(begin)

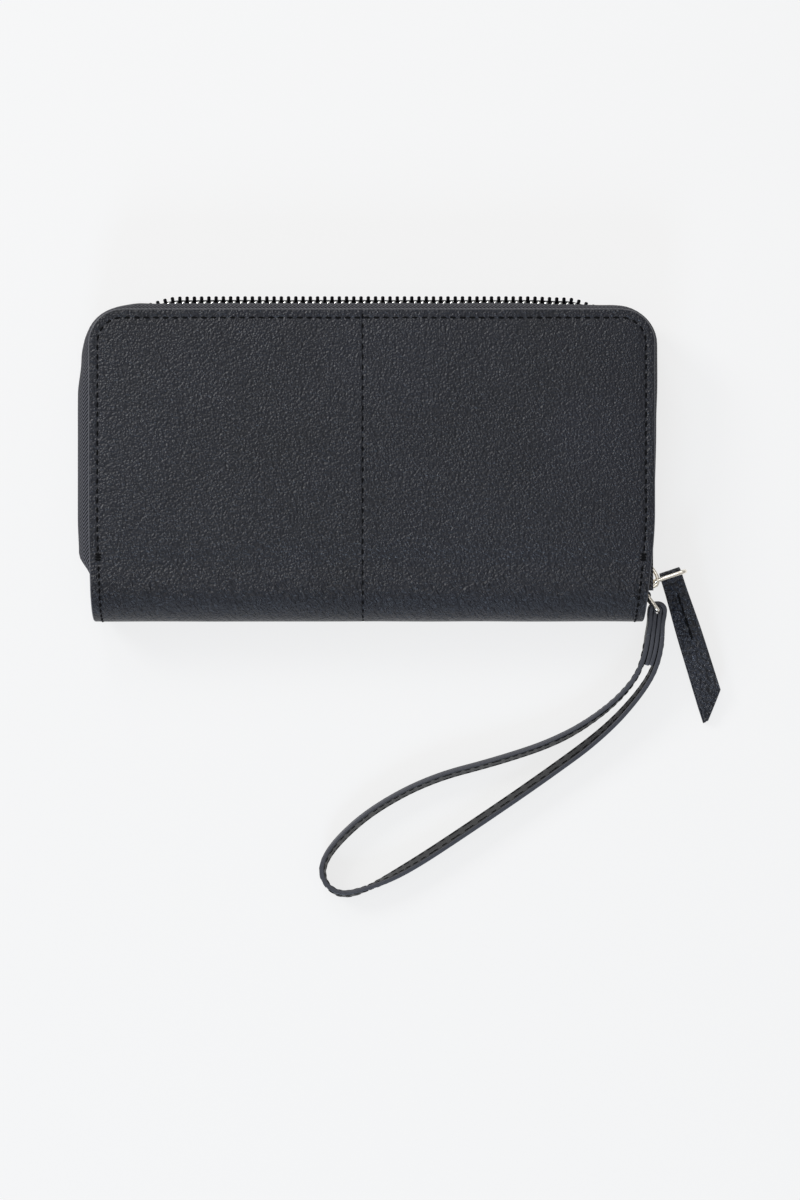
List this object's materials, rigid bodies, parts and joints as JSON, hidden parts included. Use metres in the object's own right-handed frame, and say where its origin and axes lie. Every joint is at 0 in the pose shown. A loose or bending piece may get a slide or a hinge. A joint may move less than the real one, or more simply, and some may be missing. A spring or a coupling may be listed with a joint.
{
  "type": "wristlet wallet",
  "caption": "Zip-around leather wristlet wallet that opens at a rolled spine, with card slots, note compartments, a coin pocket, a slider with a leather puller and a wrist strap.",
  "frame": {"origin": "middle of the cover outline, on the outer face of the back leather, which lies on the table", "axes": "+X along the spine towards the strap, +Y from the spine to the zipped edge, +Z from the back cover to the front cover"},
  "size_m": [0.2179, 0.2028, 0.022],
  "materials": {
    "black_leather": "pebbled full-grain leather, black with a faint blue sheen, satin",
    "strap_leather": "smooth black strap leather with painted edges",
    "stiffener": "bonded-leather stiffening board, matte",
    "lining_fabric": "black twill lining",
    "card_leather": "thin smooth black leather",
    "zip_tape": "black herringbone zip tape",
    "zip_metal": "bright nickel-plated teeth",
    "slider_metal": "polished pale nickel with a warm tint"
  },
  "bodies": {
    "back_cover": {"back_leather_left": "black_leather", "back_leather_right": "black_leather", "back_board": "stiffener", "back_lining": "lining_fabric", "back_card_panel": "card_leather", "back_card_slot_1": "card_leather", "back_card_slot_2": "card_leather", "back_card_slot_3": "card_leather", "back_zip_tape": "zip_tape", "back_zip_teeth": "zip_metal", "zip_end_stop": "zip_metal", "ring_tab": "strap_leather", "gusset_left_back": "lining_fabric", "gusset_right_back": "lining_fabric"},
    "spine_middle": {"spine_leather_left": "black_leather", "spine_leather_right": "black_leather", "spine_lining": "lining_fabric", "spine_web": "lining_fabric", "coin_pocket_back_wall": "card_leather", "coin_pocket_front_wall": "card_leather", "coin_pocket_binding": "lining_fabric", "coin_zip_tape_back": "zip_tape", "coin_zip_tape_front": "zip_tape", "coin_zip_teeth": "zip_metal"},
    "front_cover": {"front_leather_left": "black_leather", "front_leather_right": "black_leather", "front_board": "stiffener", "front_lining": "lining_fabric", "front_card_panel": "card_leather", "front_card_slot_1": "card_leather", "front_card_slot_2": "card_leather", "front_card_slot_3": "card_leather", "front_zip_tape": "zip_tape", "front_zip_teeth": "zip_metal", "gusset_left_front": "lining_fabric", "gusset_right_front": "lining_fabric"},
    "coin_slider": {"coin_slider": "slider_metal"},
    "coin_pull": {"coin_pull": "slider_metal"},
    "zip_slider": {"slider_body": "slider_metal", "slider_crown": "slider_metal"},
    "pull_ring": {"pull_ring": "slider_metal"},
    "pull_tab": {"pull_tab": "black_leather"},
    "strap_ring": {"strap_ring": "slider_metal"},
    "wrist_strap": {"strap_fold": "strap_leather", "wrist_strap": "strap_leather"}
  },
  "joints": [
    {"name": "spine_opens", "type": "hinge", "parent": "back_cover", "child": "spine_middle", "pos_m": [0, -0.047, 0.00147], "axis": [1, 0, 0], "range_deg": [0, 30], "deforming": ["gusset_left_back", "gusset_right_back"]},
    {"name": "cover_opens", "type": "hinge", "parent": "spine_middle", "child": "front_cover", "pos_m": [0, -0.047, 0.02053], "axis": [1, 0, 0], "range_deg": [0, 30], "deforming": ["gusset_left_front", "gusset_right_front"]},
    {"name": "coin_slider_runs", "type": "slide", "parent": "spine_middle", "child": "coin_slider", "axis": [1, 0, 0], "range_m": [0, 0.152]},
    {"name": "coin_pull_lifts", "type": "hinge", "parent": "coin_slider", "child": "coin_pull", "pos_m": [-0.077, 0.0485, 0.011], "axis": [0, 0, 1], "range_deg": [0, 22]},
    {"name": "zip_slider_runs", "type": "slide", "parent": "back_cover", "child": "zip_slider", "axis": [0.0361, 0.9993, 0], "range_m": [0, 0.07], "deforming": ["back_zip_teeth", "front_zip_teeth"]},
    {"name": "pull_ring_swings", "type": "hinge", "parent": "zip_slider", "child": "pull_ring", "pos_m": [0.09537, -0.039, 0.011], "axis": [0, 0, 1], "range_deg": [0, 38]},
    {"name": "pull_tab_lifts", "type": "hinge", "parent": "pull_ring", "child": "pull_tab", "pos_m": [0.10139, -0.03698, 0.0092], "axis": [-0.9483, -0.3173, 0], "range_deg": [0, 45]},
    {"name": "strap_ring_swings", "type": "hinge", "parent": "back_cover", "child": "strap_ring", "pos_m": [0.0929, -0.0436, 0.0085], "axis": [0, 0, 1], "range_deg": [0, 5.5]},
    {"name": "strap_swings", "type": "hinge", "parent": "strap_ring", "child": "wrist_strap", "pos_m": [0.09674, -0.04872, 0.0085], "axis": [0, 0, 1], "range_deg": [0, 12]}
  ],
  "couplings": [
    {"joint": "cover_opens", "follows": "spine_opens", "ratio": 1}
  ]
}
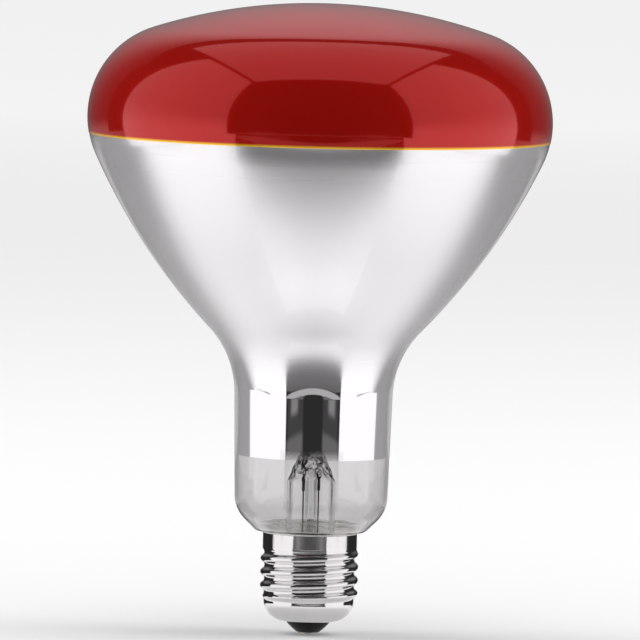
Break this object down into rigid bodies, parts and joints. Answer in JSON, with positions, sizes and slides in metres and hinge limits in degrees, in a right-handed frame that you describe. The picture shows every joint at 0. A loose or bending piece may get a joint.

(end)

**DIRECTIONS FOR THIS TASK**
Output each entry precisely as given.

**ANSWER**
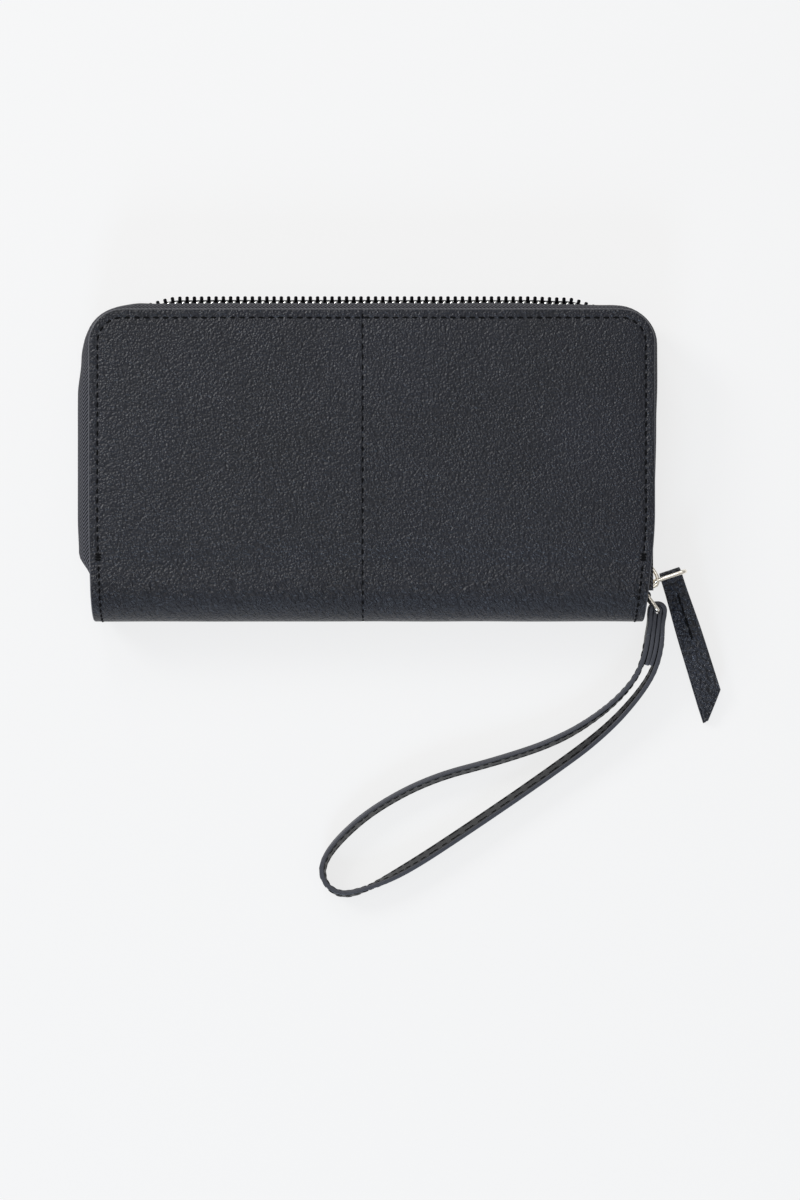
List this object's materials, rigid bodies, parts and joints as JSON, hidden parts included. Use metres in the object's own right-handed frame, and say where its origin and axes lie. Every joint is at 0 in the pose shown. A loose or bending piece may get a slide or a hinge. A joint may move less than the real one, or more simply, and some may be missing. A spring or a coupling may be listed with a joint.
{
  "type": "wristlet wallet",
  "caption": "Zip-around leather wristlet wallet that opens at a rolled spine, with card slots, note compartments, a coin pocket, a slider with a leather puller and a wrist strap.",
  "frame": {"origin": "middle of the cover outline, on the outer face of the back leather, which lies on the table", "axes": "+X along the spine towards the strap, +Y from the spine to the zipped edge, +Z from the back cover to the front cover"},
  "size_m": [0.2179, 0.2028, 0.022],
  "materials": {
    "black_leather": "pebbled full-grain leather, black with a faint blue sheen, satin",
    "strap_leather": "smooth black strap leather with painted edges",
    "stiffener": "bonded-leather stiffening board, matte",
    "lining_fabric": "black twill lining",
    "card_leather": "thin smooth black leather",
    "zip_tape": "black herringbone zip tape",
    "zip_metal": "bright nickel-plated teeth",
    "slider_metal": "polished pale nickel with a warm tint"
  },
  "bodies": {
    "back_cover": {"back_leather_left": "black_leather", "back_leather_right": "black_leather", "back_board": "stiffener", "back_lining": "lining_fabric", "back_card_panel": "card_leather", "back_card_slot_1": "card_leather", "back_card_slot_2": "card_leather", "back_card_slot_3": "card_leather", "back_zip_tape": "zip_tape", "back_zip_teeth": "zip_metal", "zip_end_stop": "zip_metal", "ring_tab": "strap_leather", "gusset_left_back": "lining_fabric", "gusset_right_back": "lining_fabric"},
    "spine_middle": {"spine_leather_left": "black_leather", "spine_leather_right": "black_leather", "spine_lining": "lining_fabric", "spine_web": "lining_fabric", "coin_pocket_back_wall": "card_leather", "coin_pocket_front_wall": "card_leather", "coin_pocket_binding": "lining_fabric", "coin_zip_tape_back": "zip_tape", "coin_zip_tape_front": "zip_tape", "coin_zip_teeth": "zip_metal"},
    "front_cover": {"front_leather_left": "black_leather", "front_leather_right": "black_leather", "front_board": "stiffener", "front_lining": "lining_fabric", "front_card_panel": "card_leather", "front_card_slot_1": "card_leather", "front_card_slot_2": "card_leather", "front_card_slot_3": "card_leather", "front_zip_tape": "zip_tape", "front_zip_teeth": "zip_metal", "gusset_left_front": "lining_fabric", "gusset_right_front": "lining_fabric"},
    "coin_slider": {"coin_slider": "slider_metal"},
    "coin_pull": {"coin_pull": "slider_metal"},
    "zip_slider": {"slider_body": "slider_metal", "slider_crown": "slider_metal"},
    "pull_ring": {"pull_ring": "slider_metal"},
    "pull_tab": {"pull_tab": "black_leather"},
    "strap_ring": {"strap_ring": "slider_metal"},
    "wrist_strap": {"strap_fold": "strap_leather", "wrist_strap": "strap_leather"}
  },
  "joints": [
    {"name": "spine_opens", "type": "hinge", "parent": "back_cover", "child": "spine_middle", "pos_m": [0, -0.047, 0.00147], "axis": [1, 0, 0], "range_deg": [0, 30], "deforming": ["gusset_left_back", "gusset_right_back"]},
    {"name": "cover_opens", "type": "hinge", "parent": "spine_middle", "child": "front_cover", "pos_m": [0, -0.047, 0.02053], "axis": [1, 0, 0], "range_deg": [0, 30], "deforming": ["gusset_left_front", "gusset_right_front"]},
    {"name": "coin_slider_runs", "type": "slide", "parent": "spine_middle", "child": "coin_slider", "axis": [1, 0, 0], "range_m": [0, 0.152]},
    {"name": "coin_pull_lifts", "type": "hinge", "parent": "coin_slider", "child": "coin_pull", "pos_m": [-0.077, 0.0485, 0.011], "axis": [0, 0, 1], "range_deg": [0, 22]},
    {"name": "zip_slider_runs", "type": "slide", "parent": "back_cover", "child": "zip_slider", "axis": [0.0361, 0.9993, 0], "range_m": [0, 0.07], "deforming": ["back_zip_teeth", "front_zip_teeth"]},
    {"name": "pull_ring_swings", "type": "hinge", "parent": "zip_slider", "child": "pull_ring", "pos_m": [0.09537, -0.039, 0.011], "axis": [0, 0, 1], "range_deg": [0, 38]},
    {"name": "pull_tab_lifts", "type": "hinge", "parent": "pull_ring", "child": "pull_tab", "pos_m": [0.10139, -0.03698, 0.0092], "axis": [-0.9483, -0.3173, 0], "range_deg": [0, 45]},
    {"name": "strap_ring_swings", "type": "hinge", "parent": "back_cover", "child": "strap_ring", "pos_m": [0.0929, -0.0436, 0.0085], "axis": [0, 0, 1], "range_deg": [0, 5.5]},
    {"name": "strap_swings", "type": "hinge", "parent": "strap_ring", "child": "wrist_strap", "pos_m": [0.09674, -0.04872, 0.0085], "axis": [0, 0, 1], "range_deg": [0, 12]}
  ],
  "couplings": [
    {"joint": "cover_opens", "follows": "spine_opens", "ratio": 1}
  ]
}
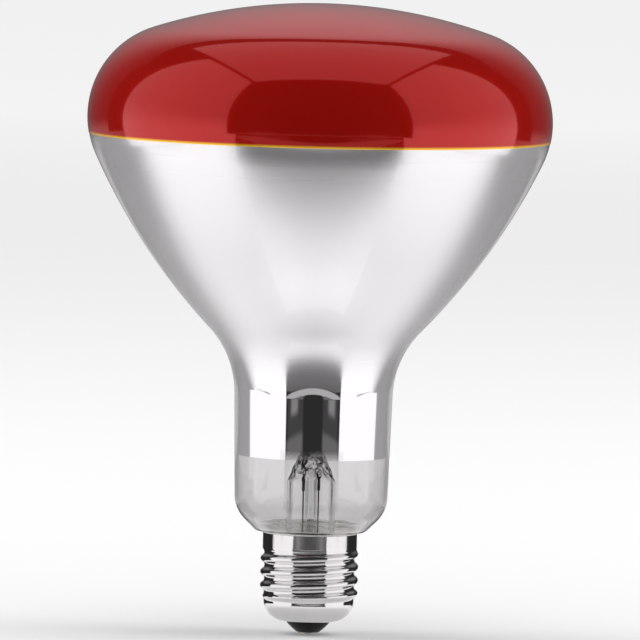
Break this object down into rigid bodies, parts and joints. Answer in JSON, with positions, sizes and slides in metres and hinge limits in degrees, in a right-handed frame that you describe. The picture shows every joint at 0. A loose or bending piece may get a joint.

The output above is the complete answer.